Thursday, October 8, 2009

Do They Know Anything About 'the Gospel'?

I am a new to the study of Christianity. I didn't know who Jesus was (outside of infrequent references to 'Yosef Pandera' and visits of my Italian friends to the Catholic Church and Catholic school) until I was fifteen. I didn't know much about anything until I started investigating the religion at this time. I went on to take courses at university and publish articles in academic journals but - owing to the inherent stubbornness of my personal make up I never went over to the 'general assumptions' of scholars inherited from their 'white' ancestors.

For instance when I read the earliest theologians of Christianity refer to 'THE gospel' and 'my gospel' I never accepted the nonsense made up by Church Fathers in the second and third centuries to reconcile this 'single, long gospel' system with the later four gospel canon of the Roman Church.

I don't believe that the texts of 'Matthew,' 'Mark,' 'Luke' and 'John' represent the original forms of any of these traditions.

I believe in an original Hebrew or Aramaic single, long gospel which was systematically expunged by Irenaeus and his successors in the faith. I do so because I cannot find any way to explain away the textual evidence amassed by Black in his An Aramaic Approach to the Gospels and Acts (Oxford).

I notice that no one has ever been able to explain away his observations. Instead scholars do what they always do in the face of irrefutable evidence - they ignore it.

It is for this reason that I have always felt very comfortable having my life work ignored and becoming friendly with other academics and ancient cultures (the Samaritans, the Copts etc).

I take Groucho Marx's axiom that I would never join a club that would have me as its member to an absurdity my (purported) great, great granduncle could never have imagined.

To this end, let me restate something which always struck me about New Testament scholars - they take it as their starting point that every essential detail about 'what Christianity is' has already been established.

To this end - the Nicene Creed in one form or another 'confirmed' a 'basic truth' of the tradition which went back to the 'primitive Church' of Jesus and his Jewish disciples.

The reason I have had issues with this is that I am Jewish and even if Jesus disciples were high on LSD they COULDN'T have understood him to be the awaited messiah of their nation. A messiah was supposed to be a terrifying figure. Jesus was - by the admission of the earliest Fathers of Alexandria - cut a weak, unimpressive first impression.

I won't get into all of these distractions. I have inherited the mental incapacity to incorporated 'non-Christian' (i.e. non-European) traditions into my understanding of what Christianity is, was and always will be. I don't look down on the Muslim Jesus. I don't ignore the Coptic Christ.

Above all else I wanted to establish an understanding of Christianity that was reasonable and incorporated the traditions of ALL faiths related to 'Christ' in one way or another.

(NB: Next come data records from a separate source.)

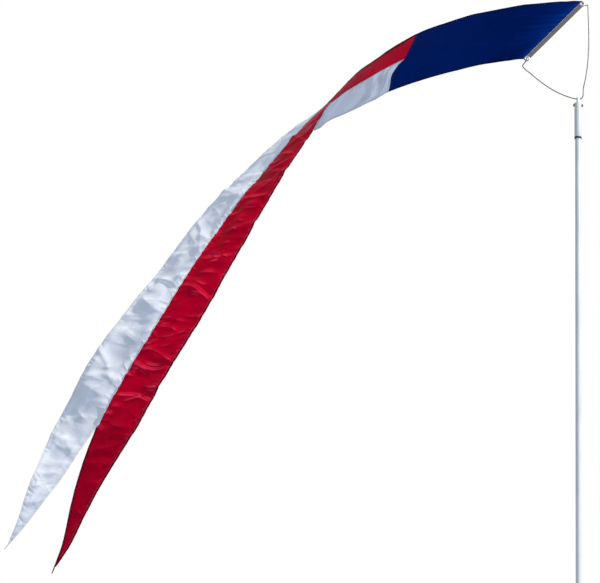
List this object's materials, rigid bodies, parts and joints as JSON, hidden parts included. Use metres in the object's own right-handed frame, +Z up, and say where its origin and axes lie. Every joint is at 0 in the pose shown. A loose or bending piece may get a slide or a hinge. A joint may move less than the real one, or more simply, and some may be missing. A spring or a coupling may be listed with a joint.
{
  "type": "streamer windsock with pole",
  "caption": "Swallow-tail wind streamer on a two-section pole, its heading held by a spring-wire bow on a swivelling head sleeve.",
  "frame": {"origin": "centre of the flat foot of the cap under the pole", "axes": "+Z up along the pole; the wire bow lies in the XZ plane and the streamer flies towards -X"},
  "size_m": [1.7743, 0.2617, 4.0642],
  "materials": {
    "white_enamel": "satin",
    "mill_aluminium": "satin",
    "bright_steel": "satin",
    "dull_steel": "satin",
    "spring_wire": "satin",
    "white_nylon_moulding": "matte",
    "black_rubber": "matte",
    "grey_webbing": "matte",
    "nickelled_brass": "polished",
    "navy_nylon": "satin",
    "red_nylon": "satin",
    "white_nylon": "satin"
  },
  "bodies": {
    "pole": {"butt_cap": "black_rubber", "lower_pole_tube": "white_enamel", "joint_ferrule": "mill_aluminium", "ferrule_rivet_left": "bright_steel", "ferrule_rivet_right": "bright_steel", "button_spring": "bright_steel", "upper_pole_tube": "white_enamel", "pole_top_plug": "white_nylon_moulding", "thrust_washer": "bright_steel", "stop_ring": "black_rubber"},
    "button": {"snap_button": "bright_steel"},
    "head": {"head_sleeve": "white_enamel", "wire_stem": "white_nylon_moulding", "cross_bolt": "dull_steel", "cross_nut": "dull_steel", "bow_wire": "spring_wire"},
    "streamer": {"heading_tape": "grey_webbing", "upper_grommet_eyelet": "nickelled_brass", "upper_grommet_washer": "nickelled_brass", "lower_grommet_eyelet": "nickelled_brass", "lower_grommet_washer": "nickelled_brass", "blue_panel": "navy_nylon", "red_stripe": "red_nylon", "white_stripe": "white_nylon"}
  },
  "joints": [
    {"name": "head_swivel", "type": "hinge", "parent": "pole", "child": "head", "pos_m": [0, 0, 3.6672], "axis": [0, 0, 1], "continuous": true},
    {"name": "heading_swing", "type": "hinge", "parent": "head", "child": "streamer", "pos_m": [-0.0775, 0, 3.9437], "axis": [0.6534, 0, 0.757], "range_deg": [-30, 30]},
    {"name": "button_press", "type": "slide", "parent": "pole", "child": "button", "axis": [0, 1, 0], "range_m": [0, 0.003], "stiffness_N_per_m": 1500, "springref_m": -0.001, "deforming": ["button_spring"]}
  ]
}
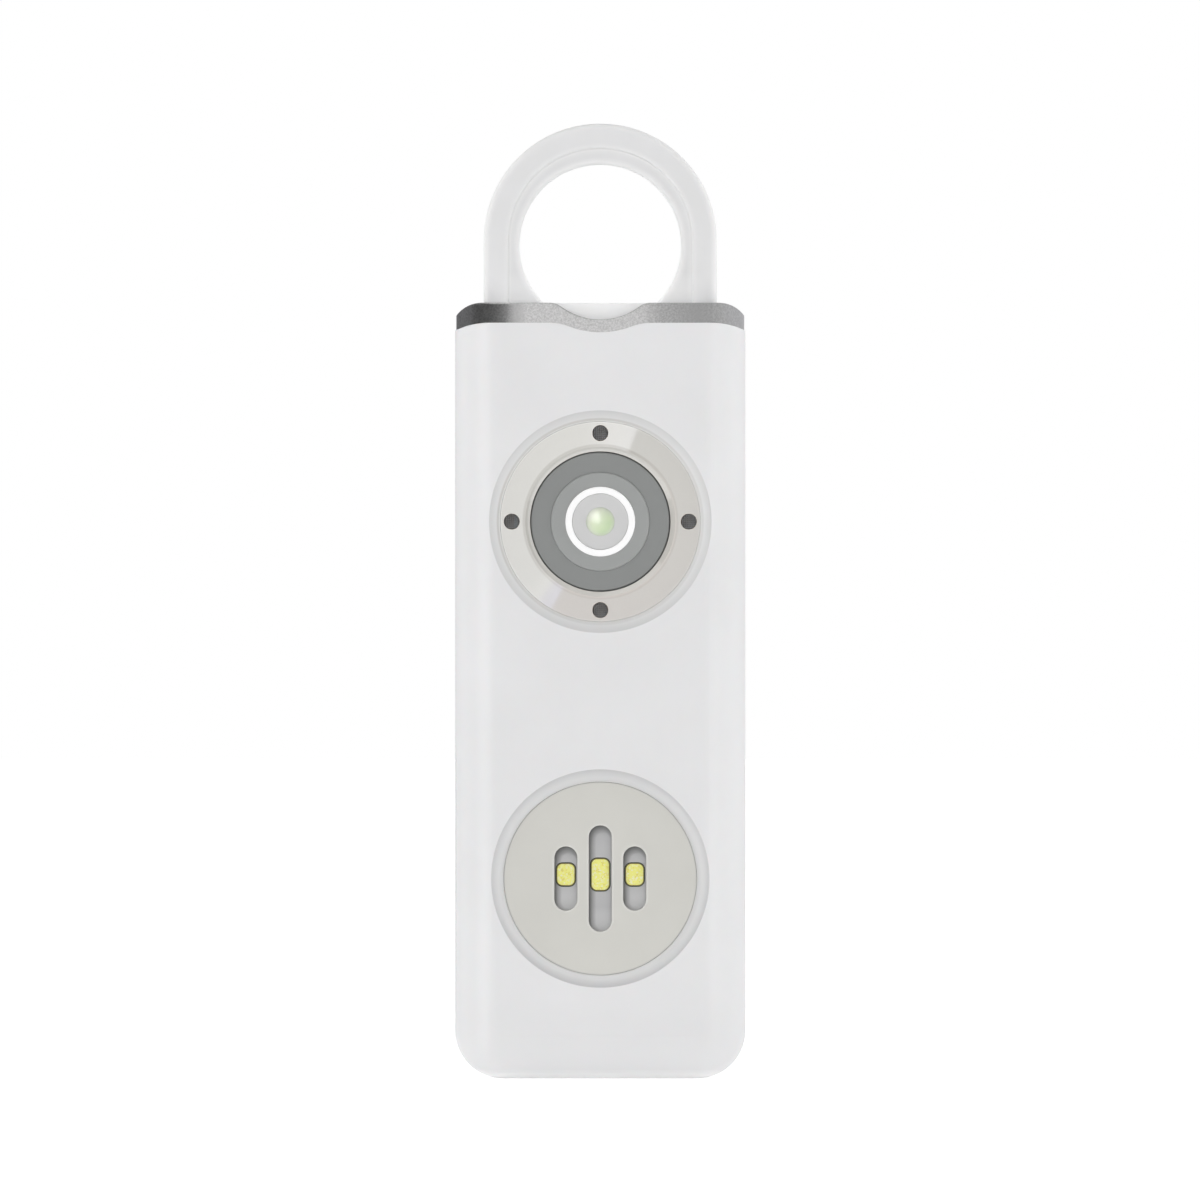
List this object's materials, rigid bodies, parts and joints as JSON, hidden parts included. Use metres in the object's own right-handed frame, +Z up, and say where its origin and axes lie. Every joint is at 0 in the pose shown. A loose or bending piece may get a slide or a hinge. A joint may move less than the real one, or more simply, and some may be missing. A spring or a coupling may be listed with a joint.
{
  "type": "personal alarm",
  "caption": "Slim pocket alarm: pull ring in a metal cap on top, push button inside a siren bezel, and a slotted lamp cover below.",
  "frame": {"origin": "centre of the flat base, midway between the front and back faces", "axes": "+Z up the case towards the pull ring, -Y out of the front face with the button, +X to the right seen from the front"},
  "size_m": [0.0304, 0.0136, 0.1],
  "materials": {
    "case_white": "fine satin moulded texture",
    "cap_metal": "fine blasted satin",
    "ring_milky": "milky, slightly translucent, smooth satin",
    "bezel_pearl": "glossy pearl with a spun sheen",
    "dust_mesh": "fine woven mesh",
    "button_dark_grey": "smooth satin",
    "button_mid_grey": "smooth satin",
    "button_white": "gloss",
    "button_light_grey": "satin gloss",
    "lens_green": "translucent gloss",
    "lamp_cover_grey": "fine matte",
    "lamp_tray_grey": "matte",
    "lamp_housing": "dark edge",
    "phosphor_yellow": "grainy resin",
    "inner_plastic": "matte",
    "switch_black": "matte",
    "plunger_white": "smooth",
    "circuit_board": "solder mask",
    "chip_black": "matte epoxy",
    "indicator_resin": "clear resin",
    "ferrite": "matte",
    "copper_wire": "enamelled copper",
    "capacitor_tan": "matte",
    "sounder_brass": "satin",
    "sounder_ceramic": "silvered",
    "contact_nickel": "bright plated",
    "spring_steel": "satin",
    "cell_steel": "satin",
    "screw_steel": "satin",
    "foam_black": "open foam"
  },
  "bodies": {
    "case": {"front_shell": "case_white", "rear_shell": "case_white", "battery_cover": "case_white", "top_cap": "cap_metal", "detent_clip": "spring_steel", "trigger_switch": "switch_black", "siren_bezel": "bezel_pearl", "siren_mesh": "dust_mesh", "tact_switches": "switch_black", "indicator_led": "indicator_resin", "lamp_cover": "lamp_cover_grey", "lamp_tray": "lamp_tray_grey", "lamp_board": "circuit_board", "lamp_led_packages": "lamp_housing", "lamp_led_phosphors": "phosphor_yellow", "main_board": "circuit_board", "driver_chip": "chip_black", "coil_core": "ferrite", "coil_winding": "copper_wire", "transistors": "chip_black", "chip_capacitors": "capacitor_tan", "siren_chamber": "inner_plastic", "piezo_disc": "sounder_brass", "piezo_ceramic": "sounder_ceramic", "piezo_contacts": "contact_nickel", "foam_ring": "foam_black", "coin_cells": "cell_steel", "battery_tray": "inner_plastic", "negative_contact": "contact_nickel", "positive_contact": "contact_nickel", "battery_cover_screw": "screw_steel", "case_screws": "screw_steel"},
    "pull": {"pull_ring": "ring_milky"},
    "trigger": {"trigger_plunger": "plunger_white"},
    "button": {"button_cap": "button_dark_grey", "button_pad": "button_mid_grey", "button_white_ring": "button_white", "button_insert": "button_light_grey", "button_lens": "lens_green", "tact_plungers": "plunger_white"}
  },
  "joints": [
    {"name": "pull_slide", "type": "slide", "parent": "case", "child": "pull", "axis": [0, 0, 1], "range_m": [0, 0.015]},
    {"name": "trigger_slide", "type": "slide", "parent": "case", "child": "trigger", "axis": [0, 0, 1], "range_m": [0, 0.0005]},
    {"name": "button_slide", "type": "slide", "parent": "case", "child": "button", "axis": [0, 1, 0], "range_m": [0, 0.0003], "stiffness_N_per_m": 2000, "springref_m": -0.0003}
  ],
  "couplings": [
    {"joint": "trigger_slide", "follows": "pull_slide", "ratio": 0.033}
  ]
}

To this end, I always went back to the beginning with simple questions like "why was the second, more perfect Torah of Christian called 'the gospel'?" and unlike other scholars I actually managed to answer these questions with explanations that went back to Christianity's original roots in Palestinian soil.

In any event, I'd like and move on and ask my readers a problem originally posed - half in jest - by Nietzsche over a century ago. What's so great about the gospel? How can such an inglorious, poorly written literary composition claim to manifest 'the Holy Word' of God?

Let me assure my readers that I am not framing this question to embarrass or 'attack' Christianity. I am instead pointing another direction entirely.

We have to recognize that we don't have the original gospel in its original context.

The story of a crazed lunatic who wants to kill himself to prove that he is God to the world is not what the original gospel represented to the original adherents of Christ in Alexandria.

It is rather Polycarp's vision of Christianity reformed in an ancient text promoted in the middle second century and whose basic 'form' was modified by his student Irenaeus as the template the four canonical gospel.

You can read my article on Polycarp here at Hermann Detering's site.

The point is that because Polycarp was a para-suicidal preacher of Christianity, Jesus and Christianity was recast after his example by his disciples. But this wasn't the original understanding. As I see it the original gospel of Mark was more original and ultimately very different than what now makes its appearance as a hobbled, mangled text in our Catholic New Testament canon.

The first point that cannot be disputed is that Mark originally ended with an enthronement. Why the Longer Ending was excised from the text is anyone's guess but it was accomplished in the fourth century.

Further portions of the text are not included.